■ SHORT TASK ■
Starting at the line with "parts.objects.link(axis)" and stopping at the line with "from mathutils import Matrix, Vector", repeat each line exactly. Include both and omit the rest.
— START MATERIAL PROVIDED —
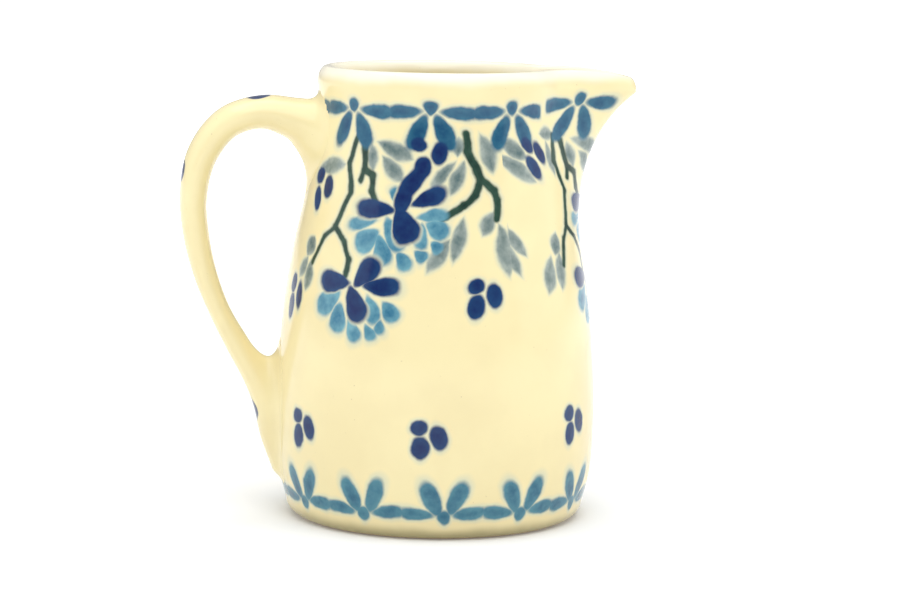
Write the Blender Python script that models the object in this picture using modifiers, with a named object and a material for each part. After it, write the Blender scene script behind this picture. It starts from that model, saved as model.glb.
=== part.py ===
"""A small stoneware cream jug: a turned wall with a spout pulled from its rim, and a strap handle luted to
the wall with clay slip at its upper and lower ends.

The model is in metres, +Z up. It stands on z = 0, its spout points along +X and its handle along -X. The
origin is on the standing plane, midway between the handle's back and the spout's tip, so the turning axis
lies at AXIS_X. Dimensions below are in millimetres from the turning axis and the standing plane.
"""

import math

import bmesh
import bpy
import numpy as np

MM = 0.001

# The jug as a whole
HEIGHT = 90.0
SPOUT_TIP = 39.5
HANDLE_BACK = 51.5
AXIS_X = (HANDLE_BACK - SPOUT_TIP) / 2

# The outside of the turned wall: (height, radius) at the places where its line changes
WALL_LINE = (
    (3.0, 29.9),
    (8.0, 31.2),
    (20.0, 32.0),
    (32.0, 31.6),
    (44.0, 30.5),
    (54.0, 28.9),
    (63.0, 26.9),
    (72.0, 25.0),
    (79.0, 24.0),
    (83.0, 23.9),
    (87.0, 24.3),
)
WALL_TOP = WALL_LINE[-1][0]
HEEL_TOP = WALL_LINE[0][0]
WALL_THICKNESS = 3.8

# The lip is half an ellipse from the outer face of the wall to the inner one
LIP_HEIGHT = HEIGHT - WALL_TOP
LIP_POINTS = 8

# The foot: a flat standing ring round a shallow recess
FOOT_OUTER = 26.7
FOOT_INNER = 24.3
RECESS_RADIUS = 23.4
RECESS_DEPTH = 1.2
FLOOR_TOP = 5.6
FLOOR_RADIUS = 17.0
FLOOR_CORNER_TOP = 15.0

# The spout: how far its tip stands out of the round wall, how low its flare starts, how wide it is each way
SPOUT_REACH = SPOUT_TIP - WALL_LINE[-1][1]
SPOUT_ROOT = 52.0
SPOUT_WIDTH_AT_RIM = math.radians(13.5)
SPOUT_WIDTH_AT_ROOT = math.radians(23.0)
CHANNEL_REACH = SPOUT_REACH + 0.7
CHANNEL_NARROWING = 0.9
TIP_DROOP = 1.7

# How finely the wall is divided: the steps round it are crowded together at the spout, the rings at both ends
STEPS = 64
STEP_CROWDING = 0.62
WALL_RINGS = 20
INNER_RINGS = 12

# The handle's centre line: (distance behind the axis, height, half its thickness)
HANDLE_LINE = (
    (21.5, 78.2, 4.9),
    (28.0, 79.4, 3.8),
    (34.7, 80.6, 3.4),
    (41.7, 78.7, 3.2),
    (46.8, 72.6, 3.1),
    (48.8, 63.5, 2.75),
    (48.2, 56.0, 2.6),
    (46.3, 48.0, 2.35),
    (43.3, 40.4, 2.15),
    (39.6, 33.6, 2.4),
    (36.3, 27.6, 2.5),
    (34.3, 22.0, 2.3),
    (33.3, 16.0, 1.9),
    (31.6, 9.5, 1.0),
)
HANDLE_BREADTH = 1.75
HANDLE_SIDES = 6
HANDLE_SMOOTHNESS = 4

# The slip joints: low pads between the handle's ends and the wall (mid height, half height, half breadth)
UPPER_JOINT = (75.6, 8.6, 8.2)
LOWER_JOINT = (19.5, 12.2, 5.6)
JOINT_THICKNESS = 1.2
CLAY_GAP = 0.3
PAD_SIDES = 40

GLAZE = (0.93, 0.87, 0.70)
SLIP = (0.90, 0.83, 0.66)


def wall_radius(height):
    """The outer radius of the turned wall at a height, on a smooth line through WALL_LINE."""
    levels = [h for h, _ in WALL_LINE]
    radii = [r for _, r in WALL_LINE]
    slopes = np.gradient(radii, levels)
    i = int(np.clip(np.searchsorted(levels, height) - 1, 0, len(levels) - 2))
    span = levels[i + 1] - levels[i]
    t = (height - levels[i]) / span
    rise = t * t * (3 - 2 * t)
    ends = span * (slopes[i] * t * (1 - t) ** 2 - slopes[i + 1] * t * t * (1 - t))
    return radii[i] + (radii[i + 1] - radii[i]) * rise + ends


def heel(outset=0.0):
    """The rounded heel between the wall and the standing ring, top to bottom."""
    across = wall_radius(HEEL_TOP) - FOOT_OUTER
    turns = (math.pi / 2 * i / 4 for i in range(1, 5))
    return [(FOOT_OUTER + across * math.cos(a) + outset, HEEL_TOP * (1 - math.sin(a))) for a in turns]


def heights(first, last, count):
    """Heights from first to last, closer together at both ends than in the middle."""
    even = (i / (count - 1) for i in range(count))
    share = (0.5 * e + 0.25 * (1 - math.cos(math.pi * e)) for e in even)
    return [first + (last - first) * s for s in share]


def wall_side(outset=0.0):
    """The outer face of the wall, top to bottom, as far off the wall as the outset."""
    return [(wall_radius(h) + outset, h) for h in heights(WALL_TOP, HEEL_TOP, WALL_RINGS)]


def inner_wall():
    """The inner face of the wall, bottom to top, from the edge of the floor to the lip."""
    corner_radius = wall_radius(FLOOR_CORNER_TOP) - WALL_THICKNESS
    turns = (math.pi / 2 * i / 5 for i in range(5))
    corner = [
        (
            FLOOR_RADIUS + (corner_radius - FLOOR_RADIUS) * math.sin(a),
            FLOOR_CORNER_TOP - (FLOOR_CORNER_TOP - FLOOR_TOP) * math.cos(a),
        )
        for a in turns
    ]
    side = heights(FLOOR_CORNER_TOP, WALL_TOP, INNER_RINGS)
    return corner + [(wall_radius(h) - WALL_THICKNESS, h) for h in side]


def lip():
    """The lip, from the inner face over to the outer one."""
    middle = wall_radius(WALL_TOP) - WALL_THICKNESS / 2
    turns = (math.pi * i / LIP_POINTS for i in range(1, LIP_POINTS))
    return [(middle - WALL_THICKNESS / 2 * math.cos(a), WALL_TOP + LIP_HEIGHT * math.sin(a)) for a in turns]


def jug_profile():
    """The whole section of the jug: floor, inner wall, lip, outer wall, heel, standing ring and recess."""
    foot = [(FOOT_INNER, 0.0), (RECESS_RADIUS, RECESS_DEPTH), (0.0, RECESS_DEPTH)]
    floor = [(0.0, FLOOR_TOP), (FLOOR_RADIUS * 0.6, FLOOR_TOP)]
    return floor + inner_wall() + lip() + wall_side() + heel() + foot


def turned(name, profile, steps):
    """A mesh turned from a profile in millimetres, given as (radius, height) points."""
    outline = bpy.data.meshes.new(name + "_outline")
    edges = [(i, i + 1) for i in range(len(profile) - 1)]
    outline.from_pydata([(r * MM, 0.0, z * MM) for r, z in profile], edges, [])
    shape = bpy.data.objects.new(name + "_outline", outline)
    bpy.context.scene.collection.objects.link(shape)
    screw = shape.modifiers.new("turn", "SCREW")
    screw.steps = steps
    screw.render_steps = steps
    screw.use_merge_vertices = True
    screw.merge_threshold = 0.00001
    mesh = as_mesh(shape, name)
    bpy.data.meshes.remove(outline)
    return mesh


def as_mesh(shape, name):
    """The evaluated mesh of an object, welded, in place of the object itself."""
    bpy.context.view_layer.update()
    evaluated = shape.evaluated_get(bpy.context.evaluated_depsgraph_get())
    mesh = bpy.data.meshes.new_from_object(evaluated)
    mesh.name = name
    bpy.data.objects.remove(shape)
    work = bmesh.new()
    work.from_mesh(mesh)
    bmesh.ops.remove_doubles(work, verts=work.verts, dist=0.00001)
    bmesh.ops.recalc_face_normals(work, faces=work.faces)
    work.to_mesh(mesh)
    work.free()
    return mesh


def outerness(radius, height):
    """0 on the inner face of the wall, 1 on the outer face, and between the two across the lip."""
    if height < WALL_TOP:
        return float(radius > wall_radius(max(height, HEEL_TOP)) - WALL_THICKNESS / 2)
    inner = wall_radius(WALL_TOP) - WALL_THICKNESS
    return min(max((radius - inner) / WALL_THICKNESS, 0.0), 1.0)


def spout_pull(angle, radius, height):
    """How far a point of the turned wall moves outwards and down when the spout is pulled, in millimetres."""
    rise = min(max((height - SPOUT_ROOT) / (WALL_TOP - SPOUT_ROOT), 0.0), 1.0)
    width = SPOUT_WIDTH_AT_RIM + (SPOUT_WIDTH_AT_ROOT - SPOUT_WIDTH_AT_RIM) * (1 - rise) ** 0.6
    outer = math.exp(-((angle / width) ** 2))
    inner = math.exp(-((angle / (width * CHANNEL_NARROWING)) ** 2))
    share = outerness(radius, height)
    outwards = rise**2 * (share * SPOUT_REACH * outer + (1 - share) * CHANNEL_REACH * inner)
    return outwards, TIP_DROOP * rise**4 * outer**3


def pull_spout(mesh):
    """Crowds the turned wall's steps together at +X and draws the spout out of them."""
    for vertex in mesh.vertices:
        x, y, z = (c / MM for c in vertex.co)
        radius = math.hypot(x, y)
        if radius < 0.01:
            continue
        angle = math.atan2(y, x)
        angle -= STEP_CROWDING * math.sin(angle)
        outwards, down = spout_pull(angle, radius, z)
        reach = radius + outwards
        vertex.co = (reach * math.cos(angle) * MM, reach * math.sin(angle) * MM, (z - down) * MM)


def material(name, colour, roughness):
    """A plain glossy or matt clay finish."""
    made = bpy.data.materials.new(name)
    made.use_nodes = True
    surface = made.node_tree.nodes["Principled BSDF"]
    surface.inputs["Base Color"].default_value = (*colour, 1.0)
    surface.inputs["Roughness"].default_value = roughness
    surface.inputs["Metallic"].default_value = 0.0
    return made


def placed(name, mesh, group, axis, finish=None):
    """An object in a collection, standing on the turning axis, smooth where it is round."""
    shape = bpy.data.objects.new(name, mesh)
    group.objects.link(shape)
    shape.parent = axis
    if finish:
        mesh.materials.clear()
        mesh.materials.append(finish)
        mesh.shade_smooth()
        mesh.set_sharp_from_angle(angle=math.radians(40))
    else:
        shape.hide_render = True
        shape.display_type = "WIRE"
    return shape


def cut(shape, cutter, operation):
    """Cuts a piece with a cutter, or keeps only what lies inside it."""
    boolean = shape.modifiers.new(cutter.name, "BOOLEAN")
    boolean.operation = operation
    boolean.solver = "EXACT"
    boolean.object = cutter


def skin_profile(outset):
    """A solid turned shape whose outside stands clear of the jug's wall by the outset."""
    return [(0.0, WALL_TOP)] + wall_side(outset) + heel(outset) + [(0.0, 0.0)]


def handle_mesh():
    """A round rod along the handle's line, spread sideways into a strap."""
    curve = bpy.data.curves.new("handle_line", "CURVE")
    curve.dimensions = "3D"
    curve.bevel_depth = MM
    curve.bevel_resolution = HANDLE_SIDES
    curve.resolution_u = HANDLE_SMOOTHNESS
    curve.use_fill_caps = True
    spline = curve.splines.new("BEZIER")
    spline.bezier_points.add(len(HANDLE_LINE) - 1)
    for point, (behind, height, half) in zip(spline.bezier_points, HANDLE_LINE):
        point.co = (-behind * MM, 0.0, height * MM)
        point.radius = half
        point.handle_left_type = "AUTO"
        point.handle_right_type = "AUTO"
    rod = bpy.data.objects.new("handle_line", curve)
    bpy.context.scene.collection.objects.link(rod)
    mesh = as_mesh(rod, "handle")
    bpy.data.curves.remove(curve)
    for vertex in mesh.vertices:
        vertex.co.y *= HANDLE_BREADTH
    return mesh


def pad_mesh(name, centre, half_height, half_breadth):
    """An oval bar through the wall behind the axis: the outline of a slip joint."""
    work = bmesh.new()
    length = HANDLE_BACK * MM
    bmesh.ops.create_cone(
        work, cap_ends=True, segments=PAD_SIDES, radius1=MM, radius2=MM, depth=length, calc_uvs=False
    )
    for vertex in work.verts:
        across, up, along = vertex.co
        vertex.co = (along - length / 2 - 10 * MM, across * half_breadth, up * half_height + centre * MM)
    bmesh.ops.recalc_face_normals(work, faces=work.faces)
    mesh = bpy.data.meshes.new(name)
    work.to_mesh(mesh)
    work.free()
    return mesh


def jug_body(parts, axis, finish):
    mesh = turned("jug_body", jug_profile(), STEPS)
    pull_spout(mesh)
    return placed("jug_body", mesh, parts, axis, finish)


def skins(cutters, axis):
    """Turned solids at three distances off the wall: the joints' inside and outside, and the handle's end."""
    clear = CLAY_GAP + JOINT_THICKNESS
    made = {}
    for name, outset in (("joint_back", CLAY_GAP), ("joint_front", clear), ("handle_end", clear + CLAY_GAP)):
        made[name] = placed(name, turned(name, skin_profile(outset), STEPS), cutters, axis)
    return made


def handle(parts, axis, finish, skin):
    strap = placed("handle", handle_mesh(), parts, axis, finish)
    cut(strap, skin["handle_end"], "DIFFERENCE")
    return strap


def slip_joint(name, shape, parts, axis, finish, skin):
    """A pad of slip that follows the wall, as thick as JOINT_THICKNESS."""
    pad = placed(name, pad_mesh(name, *shape), parts, axis, finish)
    cut(pad, skin["joint_front"], "INTERSECT")
    cut(pad, skin["joint_back"], "DIFFERENCE")
    return pad


def main():
    for old in list(bpy.data.objects):
        bpy.data.objects.remove(old, do_unlink=True)
    parts = bpy.data.collections.new("cream_jug")
    cutters = bpy.data.collections.new("cutters")
    for group in (parts, cutters):
        bpy.context.scene.collection.children.link(group)
    axis = bpy.data.objects.new("turning_axis", None)
    axis.location.x = AXIS_X * MM
    parts.objects.link(axis)
    skin = skins(cutters, axis)
    jug_body(parts, axis, material("jug_body_glaze", GLAZE, 0.12))
    handle(parts, axis, material("handle_glaze", GLAZE, 0.12), skin)
    slip_joint("upper_slip_joint", UPPER_JOINT, parts, axis, material("upper_slip", SLIP, 0.2), skin)
    slip_joint("lower_slip_joint", LOWER_JOINT, parts, axis, material("lower_slip", SLIP, 0.2), skin)


main()
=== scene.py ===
"""The looks of the cream jug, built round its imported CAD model.

Lengths are in millimetres from the turning axis and the standing plane. Angles are in degrees round that
axis from the spout (+X), so the handle is at 180. The decoration is painted by nodes, from lists of brush and
stamp marks.
"""

import math

import bpy
import numpy as np
from mathutils import Matrix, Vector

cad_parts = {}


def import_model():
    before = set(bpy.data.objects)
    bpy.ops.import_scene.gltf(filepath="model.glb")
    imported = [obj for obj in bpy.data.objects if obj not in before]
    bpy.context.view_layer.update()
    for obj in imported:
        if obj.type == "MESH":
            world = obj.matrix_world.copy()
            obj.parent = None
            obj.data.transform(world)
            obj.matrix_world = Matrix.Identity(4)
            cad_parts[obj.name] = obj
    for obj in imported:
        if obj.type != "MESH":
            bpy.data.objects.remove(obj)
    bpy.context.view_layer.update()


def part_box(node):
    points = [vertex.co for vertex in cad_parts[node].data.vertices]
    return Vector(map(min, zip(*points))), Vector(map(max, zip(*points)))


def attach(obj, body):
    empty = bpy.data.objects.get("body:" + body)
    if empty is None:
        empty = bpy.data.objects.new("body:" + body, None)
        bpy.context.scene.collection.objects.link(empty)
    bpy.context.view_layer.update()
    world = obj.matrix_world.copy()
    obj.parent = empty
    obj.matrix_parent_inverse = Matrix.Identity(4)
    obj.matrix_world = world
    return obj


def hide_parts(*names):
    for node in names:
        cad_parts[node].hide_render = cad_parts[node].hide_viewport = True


MM = 0.001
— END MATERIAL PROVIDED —
■ ANSWER TO THE PROBLEM ■
    parts.objects.link(axis)
    skin = skins(cutters, axis)
    jug_body(parts, axis, material("jug_body_glaze", GLAZE, 0.12))
    handle(parts, axis, material("handle_glaze", GLAZE, 0.12), skin)
    slip_joint("upper_slip_joint", UPPER_JOINT, parts, axis, material("upper_slip", SLIP, 0.2), skin)
    slip_joint("lower_slip_joint", LOWER_JOINT, parts, axis, material("lower_slip", SLIP, 0.2), skin)


main()
=== scene.py ===
"""The looks of the cream jug, built round its imported CAD model.

Lengths are in millimetres from the turning axis and the standing plane. Angles are in degrees round that
axis from the spout (+X), so the handle is at 180. The decoration is painted by nodes, from lists of brush and
stamp marks.
"""

import math

import bpy
import numpy as np
from mathutils import Matrix, Vector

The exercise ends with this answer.